Born in the same year as the founding of his local club St. Malachy’s GAC, Castledawson, Heaney was an unspectacular player, but encapsulated all that is best in the club spirit of GAA upon his relocation to Bellaghy. As a boy of only 14, he could have been forgiven for wishing to establish roots with the club of his new home, but instead he remained loyal to the club into which he was born, saying in the book “Stepping Stones” “I had no affection for the Bellaghy GAA team: I was a natural supporter of Castledawson and continued to play for the Castledawson minor team even after we moved”.
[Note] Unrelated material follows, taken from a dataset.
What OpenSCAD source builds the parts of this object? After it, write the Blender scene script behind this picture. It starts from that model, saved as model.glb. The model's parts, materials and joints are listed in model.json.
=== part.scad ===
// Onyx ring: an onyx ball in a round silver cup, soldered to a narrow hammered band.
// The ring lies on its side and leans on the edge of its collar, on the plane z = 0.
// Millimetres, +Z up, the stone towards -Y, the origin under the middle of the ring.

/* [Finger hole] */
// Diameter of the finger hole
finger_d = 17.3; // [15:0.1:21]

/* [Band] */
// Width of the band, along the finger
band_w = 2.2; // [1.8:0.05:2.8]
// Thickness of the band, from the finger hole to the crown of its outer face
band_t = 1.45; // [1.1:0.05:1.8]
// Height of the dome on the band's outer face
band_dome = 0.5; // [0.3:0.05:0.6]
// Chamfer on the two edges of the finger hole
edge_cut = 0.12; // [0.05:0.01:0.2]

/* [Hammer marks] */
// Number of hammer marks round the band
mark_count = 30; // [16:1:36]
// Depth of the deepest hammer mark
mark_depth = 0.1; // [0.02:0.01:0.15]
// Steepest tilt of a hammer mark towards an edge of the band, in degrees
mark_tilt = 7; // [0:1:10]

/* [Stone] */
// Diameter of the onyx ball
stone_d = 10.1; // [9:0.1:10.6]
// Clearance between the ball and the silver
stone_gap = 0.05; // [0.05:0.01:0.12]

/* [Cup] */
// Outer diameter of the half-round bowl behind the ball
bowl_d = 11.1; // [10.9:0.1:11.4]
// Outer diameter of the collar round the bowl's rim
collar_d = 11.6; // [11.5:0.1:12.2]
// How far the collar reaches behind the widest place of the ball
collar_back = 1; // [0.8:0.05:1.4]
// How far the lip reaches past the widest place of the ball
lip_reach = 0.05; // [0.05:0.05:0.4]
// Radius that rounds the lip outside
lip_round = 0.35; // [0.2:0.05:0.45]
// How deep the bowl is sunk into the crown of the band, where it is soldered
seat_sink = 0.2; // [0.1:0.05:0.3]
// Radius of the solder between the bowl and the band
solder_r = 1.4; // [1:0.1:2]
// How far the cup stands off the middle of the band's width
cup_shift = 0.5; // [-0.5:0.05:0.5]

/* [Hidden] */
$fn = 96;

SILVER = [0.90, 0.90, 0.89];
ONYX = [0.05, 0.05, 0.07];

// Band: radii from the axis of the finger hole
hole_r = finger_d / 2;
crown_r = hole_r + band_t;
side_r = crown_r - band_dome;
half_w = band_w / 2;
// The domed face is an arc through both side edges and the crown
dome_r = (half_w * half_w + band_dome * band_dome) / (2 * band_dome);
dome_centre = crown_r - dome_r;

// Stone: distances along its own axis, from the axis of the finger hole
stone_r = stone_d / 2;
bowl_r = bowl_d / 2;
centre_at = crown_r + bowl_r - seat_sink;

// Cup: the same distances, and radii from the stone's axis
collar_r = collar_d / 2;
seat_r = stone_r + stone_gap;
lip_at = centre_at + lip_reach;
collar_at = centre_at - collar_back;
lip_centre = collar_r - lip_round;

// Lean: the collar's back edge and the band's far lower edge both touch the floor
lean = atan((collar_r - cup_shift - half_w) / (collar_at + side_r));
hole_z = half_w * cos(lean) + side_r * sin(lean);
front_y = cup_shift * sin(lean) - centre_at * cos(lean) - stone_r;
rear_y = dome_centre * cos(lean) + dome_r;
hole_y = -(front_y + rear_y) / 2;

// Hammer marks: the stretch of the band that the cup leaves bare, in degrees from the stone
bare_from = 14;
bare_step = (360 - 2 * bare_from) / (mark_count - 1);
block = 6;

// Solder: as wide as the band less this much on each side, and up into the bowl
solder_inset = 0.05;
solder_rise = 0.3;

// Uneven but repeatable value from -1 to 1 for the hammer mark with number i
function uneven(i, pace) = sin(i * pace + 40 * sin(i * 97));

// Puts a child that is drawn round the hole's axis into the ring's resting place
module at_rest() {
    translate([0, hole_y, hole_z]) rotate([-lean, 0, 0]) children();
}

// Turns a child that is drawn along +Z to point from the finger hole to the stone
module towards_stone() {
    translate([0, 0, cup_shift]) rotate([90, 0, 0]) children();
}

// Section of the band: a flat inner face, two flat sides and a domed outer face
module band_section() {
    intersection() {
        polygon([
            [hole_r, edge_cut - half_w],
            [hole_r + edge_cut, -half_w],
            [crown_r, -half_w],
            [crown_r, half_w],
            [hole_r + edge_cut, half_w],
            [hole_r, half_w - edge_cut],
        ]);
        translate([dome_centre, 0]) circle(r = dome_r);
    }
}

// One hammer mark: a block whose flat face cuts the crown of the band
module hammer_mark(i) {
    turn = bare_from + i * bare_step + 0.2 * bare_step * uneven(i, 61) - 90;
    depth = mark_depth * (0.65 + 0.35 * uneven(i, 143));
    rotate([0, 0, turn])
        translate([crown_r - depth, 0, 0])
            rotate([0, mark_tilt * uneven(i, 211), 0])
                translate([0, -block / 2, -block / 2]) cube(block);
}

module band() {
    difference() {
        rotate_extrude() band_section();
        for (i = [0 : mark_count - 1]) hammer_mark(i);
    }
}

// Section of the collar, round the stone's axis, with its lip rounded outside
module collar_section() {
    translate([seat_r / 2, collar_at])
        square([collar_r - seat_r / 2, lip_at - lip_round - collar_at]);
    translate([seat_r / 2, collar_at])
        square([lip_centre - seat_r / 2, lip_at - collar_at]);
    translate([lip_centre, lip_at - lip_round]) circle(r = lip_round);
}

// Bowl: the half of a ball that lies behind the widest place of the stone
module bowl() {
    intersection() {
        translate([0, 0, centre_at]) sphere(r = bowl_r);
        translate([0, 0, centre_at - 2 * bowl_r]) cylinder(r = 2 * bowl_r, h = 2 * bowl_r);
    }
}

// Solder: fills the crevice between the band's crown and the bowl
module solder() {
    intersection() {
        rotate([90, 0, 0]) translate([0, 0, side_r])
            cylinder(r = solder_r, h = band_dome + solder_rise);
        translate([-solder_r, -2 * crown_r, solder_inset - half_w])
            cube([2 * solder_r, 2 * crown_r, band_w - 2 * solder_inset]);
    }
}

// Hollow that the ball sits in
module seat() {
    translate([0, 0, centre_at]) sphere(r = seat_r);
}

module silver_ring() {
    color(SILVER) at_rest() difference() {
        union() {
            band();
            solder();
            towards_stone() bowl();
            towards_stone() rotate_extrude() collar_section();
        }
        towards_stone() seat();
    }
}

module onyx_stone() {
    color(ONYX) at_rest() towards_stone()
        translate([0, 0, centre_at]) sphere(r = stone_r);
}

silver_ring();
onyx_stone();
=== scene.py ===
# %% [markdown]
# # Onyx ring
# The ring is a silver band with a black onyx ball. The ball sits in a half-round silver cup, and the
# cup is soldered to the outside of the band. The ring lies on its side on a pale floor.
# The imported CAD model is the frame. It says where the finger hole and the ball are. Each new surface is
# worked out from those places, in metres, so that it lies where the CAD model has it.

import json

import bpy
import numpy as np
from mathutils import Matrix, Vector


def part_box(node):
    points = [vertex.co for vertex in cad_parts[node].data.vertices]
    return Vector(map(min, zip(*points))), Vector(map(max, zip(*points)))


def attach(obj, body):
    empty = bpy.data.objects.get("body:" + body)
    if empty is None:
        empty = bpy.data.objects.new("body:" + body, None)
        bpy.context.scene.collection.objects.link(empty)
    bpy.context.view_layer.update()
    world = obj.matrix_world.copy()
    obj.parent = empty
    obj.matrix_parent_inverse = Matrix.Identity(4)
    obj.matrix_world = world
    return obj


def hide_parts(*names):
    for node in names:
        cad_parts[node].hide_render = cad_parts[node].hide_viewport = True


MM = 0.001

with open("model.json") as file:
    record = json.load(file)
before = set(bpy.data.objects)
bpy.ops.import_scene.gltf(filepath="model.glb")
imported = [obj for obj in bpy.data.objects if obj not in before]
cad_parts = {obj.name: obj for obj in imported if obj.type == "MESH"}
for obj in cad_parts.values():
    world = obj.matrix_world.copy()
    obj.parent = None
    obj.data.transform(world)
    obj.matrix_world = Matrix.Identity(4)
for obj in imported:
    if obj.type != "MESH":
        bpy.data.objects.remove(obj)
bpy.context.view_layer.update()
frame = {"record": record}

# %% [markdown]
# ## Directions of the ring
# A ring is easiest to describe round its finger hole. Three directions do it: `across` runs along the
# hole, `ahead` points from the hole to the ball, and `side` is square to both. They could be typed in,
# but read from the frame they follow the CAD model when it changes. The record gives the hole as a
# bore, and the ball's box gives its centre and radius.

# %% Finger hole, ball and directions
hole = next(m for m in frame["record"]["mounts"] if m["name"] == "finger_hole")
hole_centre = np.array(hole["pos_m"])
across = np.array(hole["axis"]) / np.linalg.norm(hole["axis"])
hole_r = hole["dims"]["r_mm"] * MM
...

The St. Malachy’s website lists Heaney amongst their greatest sons, and has this to say about him:
“Seamus was born in Broagh, Castledawson, in the same year as our club was formed. The house and farmland now have new occupants. Local residents will pinpoint the homestead as adjoining Hillhead Hall on the Toome road. We are proud to have had Seamus play minor football for our club. He began his education at Annarhorish primary school then on to St Columb’s in Derry and then Queen’s University Belfast.
Seamus is a nephew of one of our most famous sons, the late Matt ‘Sonny’ McCann. He spent much of his younger days in and around Castledawson. Barney and Frank Devlin, both club members, who for years produced and directed a successful dramatic society in Bellaghy and Castledawson and numbered Seamus Heaney as a talent in their group. As a young man his performances, even then, showed that Seamus’ interested lay in literature, not in football. Our gratitude and thanks are also due to Seamus because in his poetry and writing he helped us understand that the outside world is not outside, but instead what we are made of.
Seamus we are proud to include you with our founders, players and members past and present and extend to you our congratulations on being awarded the 1995 Nobel Prize for Literature.”